Le rapport indique – je cite – que “Malgré des avancées incontestables en matière de droits des femmes, la situation est alarmante. (…) le rapport dresse le constat d’une société française qui demeure très sexiste dans toutes ses sphères : les femmes restent inégalement traitées par rapport aux hommes, et elles restent victimes d’actes et propos sexistes dans des proportions importantes. De fait, le nombre et la gravité de ces actes augmentent, dans l’espace public, professionnel, privé, numérique… (…)”
Le rapport poursuit : “les biais et les stéréotypes de genre, les clichés sexistes et les situations de sexisme quotidien continuent d’être banalisés. Ils restent de ce fait partiellement acceptés par une grande partie de la population. L’opinion reconnaît et déplore l’existence du sexisme mais ne le rejette pas en pratique, phénomène particulièrement prépondérant chez les hommes interrogés. Ce décalage entre perception, déclarations et pratique a des conséquences tangibles en termes de violence symbolique, physique, sexuelle, économique. Du sexisme quotidien, dit « ordinaire », jusqu’à ses manifestations les plus violentes, il existe un continuum des violences, l’un faisant le lit des autres” (je souligne).
Le sexisme -ordinaire ou extraordinaire- prégnant donc, dans notre société, ainsi que l’inégalité entre les hommes et les femmes, nourrissent une économie marchande et numérique où, pour “mieux vivre”, certaines femmes choisissent de monnayer leur corps ou l’image de leur corps pour satisfaire aux pulsions masculines. En toute liberté. D’autres n’ont pas la chance de choisir.
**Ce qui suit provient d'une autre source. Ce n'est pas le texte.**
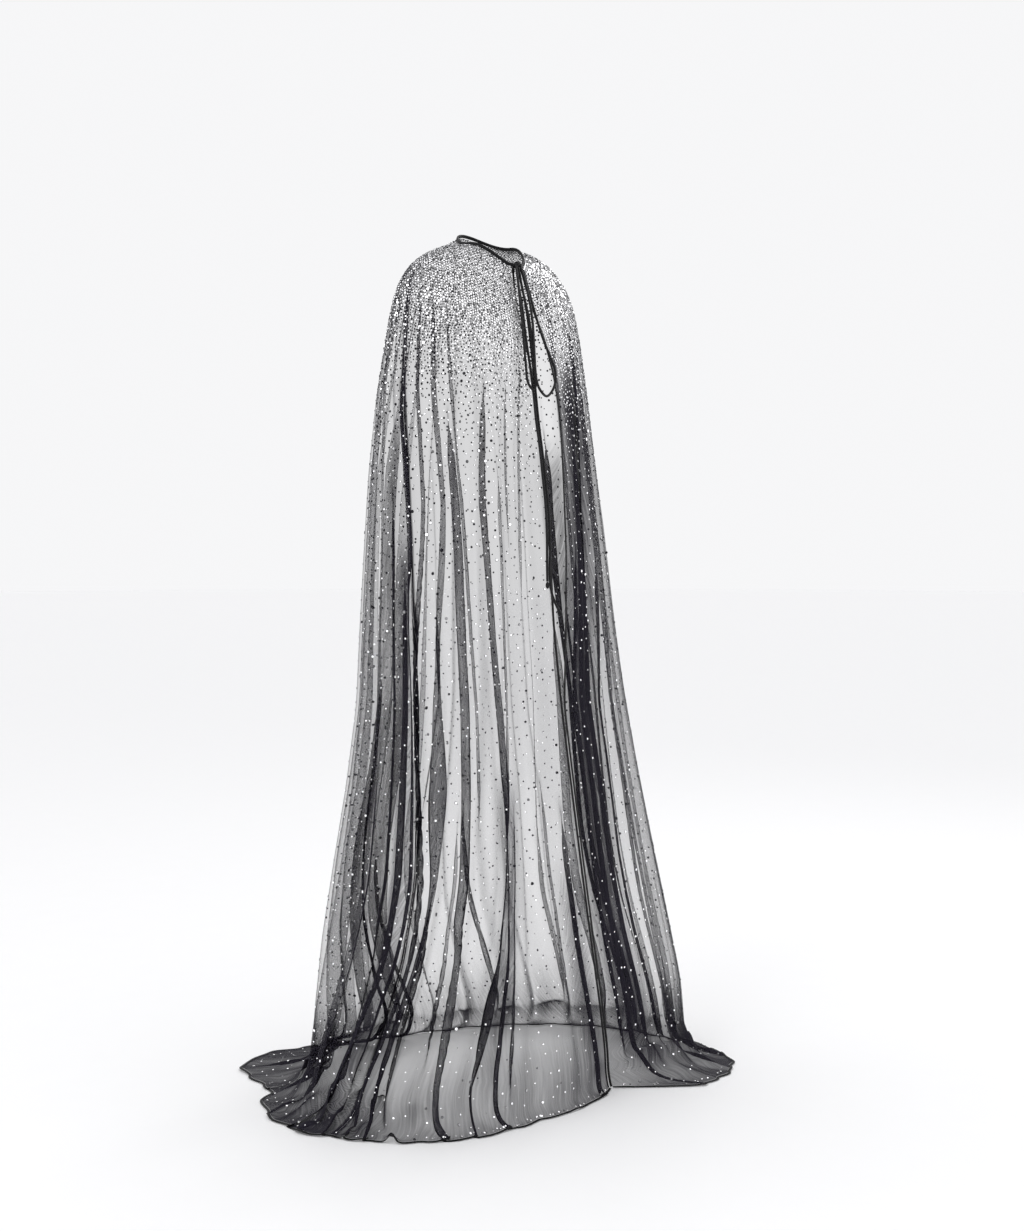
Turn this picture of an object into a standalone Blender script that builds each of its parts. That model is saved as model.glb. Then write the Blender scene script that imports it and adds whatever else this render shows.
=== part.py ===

Freud disait : “La conscience est la conséquence du renoncement aux pulsions”.
Je pense que beaucoup d’hommes gagneraient à aller chez le psy, pour réfléchir aux mille et une manières de sublimer leurs pulsions. #érotisme vs pornographie.
Je crois qu’il faut apprendre aux jeunes gens et aux jeunes filles que le corps est sacré, quoique l'on décide de faire avec. “Mon corps est moi” (Annie Mignard, 1976).
Notre intégrité physique et mentale est notre bien le plus précieux.